The misogynistic ‘rivalry’ between Elizabeth and Demelza places both characters in a negative light. Demelza’s watching Ross and Elizabeth embrace at Francis’s funeral, for instance, might posit the viewer to think Demelza shouldn’t be envious of Elizabeth needing comfort. The encounters between Elizabeth and Demelza are always tinged with spitefulness. None of these things happened in the novels. There was no sneering at each other in the garden. Demelza certainly made her unhappiness with Ross plain at various times, but there was no relentless malicious remarks and she certainly did not strike him – the sweeping of the breakfast table should have been enough. It is merely material designed to turn the viewer’s sympathy to Ross, while they watch him work hard to earn Demelza’s forgiveness.
Yet Winston Graham never really suggested that readers should forgive Ross. Ross’s attitudes towards women remain largely unchanged as he ages.

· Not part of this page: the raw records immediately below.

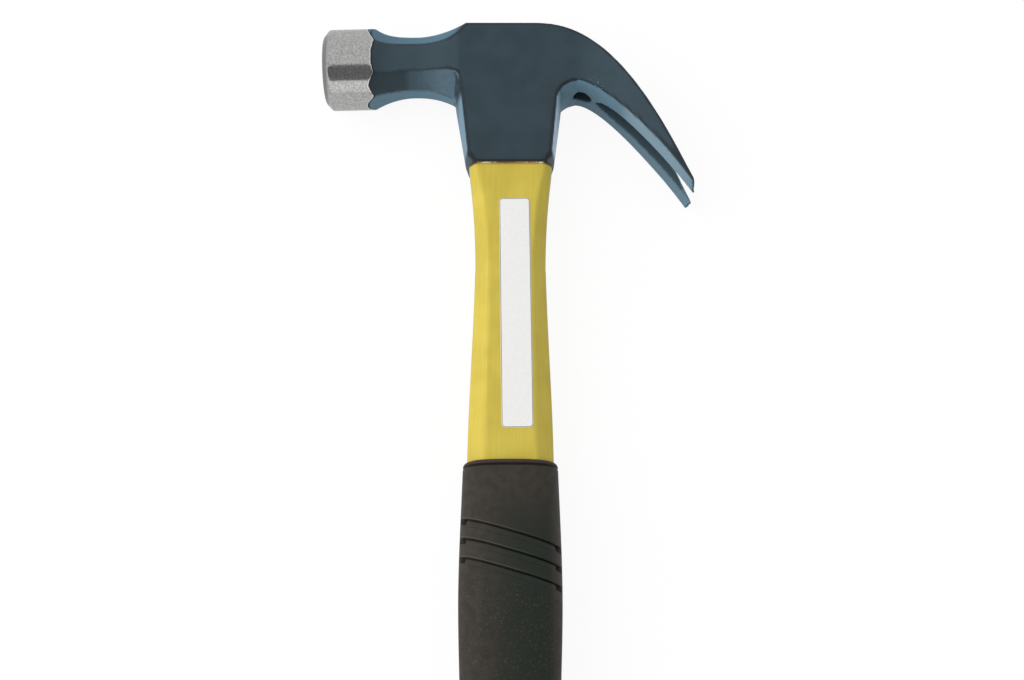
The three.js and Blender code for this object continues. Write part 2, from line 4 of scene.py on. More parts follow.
import bpy
import numpy as np
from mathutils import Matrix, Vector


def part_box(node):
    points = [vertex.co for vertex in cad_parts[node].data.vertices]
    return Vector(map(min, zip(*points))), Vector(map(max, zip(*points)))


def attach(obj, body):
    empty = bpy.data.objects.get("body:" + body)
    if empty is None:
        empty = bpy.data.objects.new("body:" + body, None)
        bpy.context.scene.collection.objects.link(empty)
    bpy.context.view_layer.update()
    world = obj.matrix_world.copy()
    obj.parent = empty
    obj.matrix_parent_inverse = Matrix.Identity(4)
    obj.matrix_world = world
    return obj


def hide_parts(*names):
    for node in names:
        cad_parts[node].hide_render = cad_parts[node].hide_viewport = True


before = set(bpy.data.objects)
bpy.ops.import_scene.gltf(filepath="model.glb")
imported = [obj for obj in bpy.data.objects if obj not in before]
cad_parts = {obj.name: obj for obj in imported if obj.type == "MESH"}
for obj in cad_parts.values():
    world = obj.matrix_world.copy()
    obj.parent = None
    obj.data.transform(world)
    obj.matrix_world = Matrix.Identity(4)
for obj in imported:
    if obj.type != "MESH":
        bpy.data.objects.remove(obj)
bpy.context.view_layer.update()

mm = 0.001

# The hammer's own frame, in mm: x from the handle's axis, y from the head's lower rim,
# z from the middle plane
tenonTop = 50.6
handleLow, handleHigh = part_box("handle")
hammerOrigin = np.array([
    (handleLow.x + handleHigh.x) / 2,
    handleHigh.y - tenonTop * mm,
    (handleLow.z + handleHigh.z) / 2,
])


def place(points):
    # from mm in the hammer's frame to metres in the row's frame
    return hammerOrigin + np.asarray(points, float) * mm


def addObject(name, data):
    made = bpy.data.objects.new(name, data)
    bpy.context.scene.collection.objects.link(made)
    return made


# Camera

cameraSet = {
    "aim": (0.5, -59.6, 0),
    "distance": 500,
    "tilt": 17,  # degrees off straight down, towards the butt
    "lens": 53.5,
}


def addCamera():
    tilt = math.radians(cameraSet["tilt"])
    back = np.array([0, -math.sin(tilt), math.cos(tilt)]) * cameraSet["distance"]
    camera = addObject("camera", bpy.data.cameras.new("camera"))
    camera.location = place(np.array(cameraSet["aim"]) + back)
    camera.rotation_euler = (tilt, 0, 0)
    camera.data.lens = cameraSet["lens"]
    camera.data.clip_start = 0.01
    bpy.context.scene.camera = camera


addCamera()
print("camera placed")


# Meshes from grids

def makePiece(name, points, faces, replaced):
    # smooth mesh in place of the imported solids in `replaced`
    mesh = bpy.data.meshes.new(name)
    mesh.from_pydata(points.tolist(), [], faces)
    mesh.update()
    mesh.polygons.foreach_set("use_smooth", np.full(len(mesh.polygons), True))
    piece = addObject(name, mesh)
    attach(piece, "root")
    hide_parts(*replaced)
    return piece


def putAttribute(mesh, name, values):
    mesh.attributes.new(name, "FLOAT", "POINT").data.foreach_set("value", values.astype(np.float32))


def gridFaces(rows, columns, closeRows=False):
    # quads between neighbouring rows; the columns always run round
    count = rows if closeRows else rows - 1
    row, column = np.meshgrid(np.arange(count), np.arange(columns), indexing="ij")
    nextRow = (row + 1) % rows
    nextColumn = (column + 1) % columns
    corners = [
        row * columns + column,
        row * columns + nextColumn,
        nextRow * columns + nextColumn,
        nextRow * columns + column,
    ]
    return np.stack(corners, axis=-1).reshape(-1, 4).tolist()


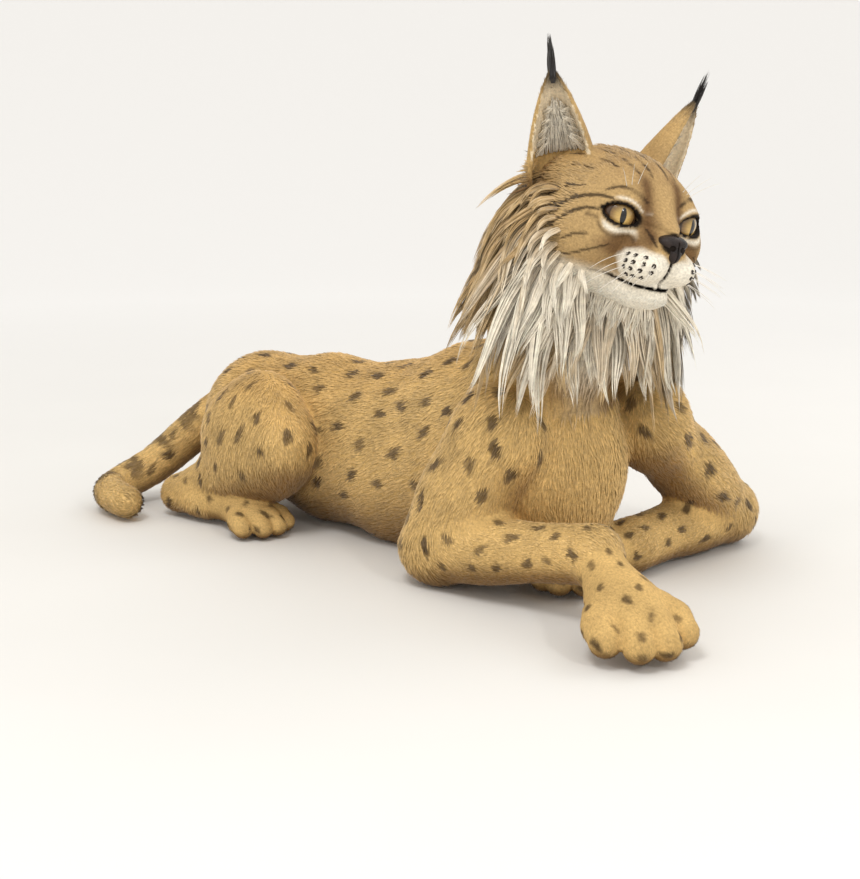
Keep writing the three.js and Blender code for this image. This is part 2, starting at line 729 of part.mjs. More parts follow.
node("nose", without(noseBody, [headFat, ...pair(nostril)]), dark, onHead(98, 0, -8));
for (const s of [1, -1]) {
  const tag = s > 0 ? "left" : "right";
  node("eye_" + tag, eyeball(s, 0), paint("#b98a35", 0.2), onHead(...eyeAt(s).toArray()));
  const earWhole = without(join([earSolid(s), ...earHair(s)]), [headFat, headLocks(GAP)]);
  node("ear_" + tag, earWhole, coat, onHead(-30, s * 48, 54));
}
node("neck", neckWhole, coat, V(190, 0, 230));

const lynx = new THREE.Group();
for (const mesh of Object.values(nodes)) lynx.add(mesh);

export default lynx;
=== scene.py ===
"""A Eurasian lynx at rest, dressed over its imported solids.

Skin, short coat, ruff, mane, throat, ear hair, eyes, nose and whiskers."""
import math
from types import SimpleNamespace

import bpy
import numpy as np
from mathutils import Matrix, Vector


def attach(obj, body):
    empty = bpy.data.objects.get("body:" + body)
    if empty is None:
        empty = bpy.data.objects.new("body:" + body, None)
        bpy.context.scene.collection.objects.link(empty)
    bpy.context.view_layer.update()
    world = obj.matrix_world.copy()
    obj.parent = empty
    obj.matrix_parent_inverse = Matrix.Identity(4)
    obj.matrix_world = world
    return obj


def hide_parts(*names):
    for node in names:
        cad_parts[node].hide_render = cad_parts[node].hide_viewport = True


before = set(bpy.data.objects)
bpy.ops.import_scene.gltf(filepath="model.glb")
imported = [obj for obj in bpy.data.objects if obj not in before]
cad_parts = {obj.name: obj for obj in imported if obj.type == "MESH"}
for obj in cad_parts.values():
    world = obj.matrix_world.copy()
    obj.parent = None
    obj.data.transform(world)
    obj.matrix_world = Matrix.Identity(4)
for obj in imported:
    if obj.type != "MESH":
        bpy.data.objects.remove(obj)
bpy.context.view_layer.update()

bl_info = {
    "name": "Resting Lynx",
    "version": (1, 0, 0),
    "blender": (4, 5, 0),
    "location": "3D View > Sidebar > Lynx",
    "description": "Skin, coat, ruff, mane, eyes, nose and whiskers of a life-size resting lynx",
    "category": "Object",
}

# Shapes are worked out in millimetres, in the frame of the solids, and made in metres. A field is a
# function of points that is below zero inside a form and rises outwards by about 1 a millimetre.
MM = 0.001
UP = np.array([0.0, 0.0, 1.0])
TAU = 2 * math.pi


def vec(*values):
    return np.array(values, float)


def size_of(v):
    return np.sqrt(np.einsum("...i,...i->...", v, v))


def unit(v):
    return v / np.maximum(size_of(v), 1e-9)[..., None]


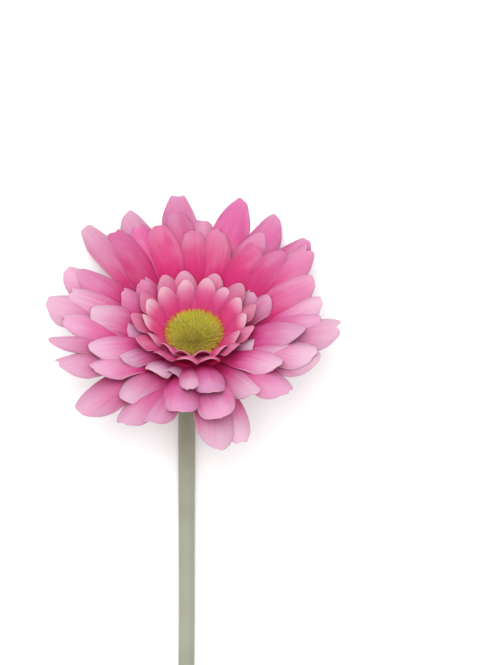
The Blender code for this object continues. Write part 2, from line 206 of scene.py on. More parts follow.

As for Elizabeth, who was shown as quite capable in the face of adversity in the first season, her suddenly coming apart at the seams, her waiting for Ross at the expense of Demelza’s happiness and her manipulation at the hands of George Warleggan easily put her in a position to be despised. The heavy-handed reasoning for her to marry Warlegaan is unnecessary. She accepts Warleggan’s proposal because he is wealthy and can provide for her beloved son, and save Geoffrey Charles’s ancestral home from ruin. Why should Elizabeth need any other reason to marry Warleggan? Ross’s reasoning that Elizabeth was a catch and could have any man she wanted is false. There are few who would want to take on a poverty-stricken widow mired in debt, with another man’s son and his crumbling castle to upkeep. As Elizabeth told Ross, she is her own mistress. That she vowed to be loyal to George to spite Ross just shows her depth of feeling at Ross’s betrayal.
Elizabeth Chynoweth has been on trial since 1953. It is time we took her word for what happened between her and Ross that night and accepted her decisions are her own to make.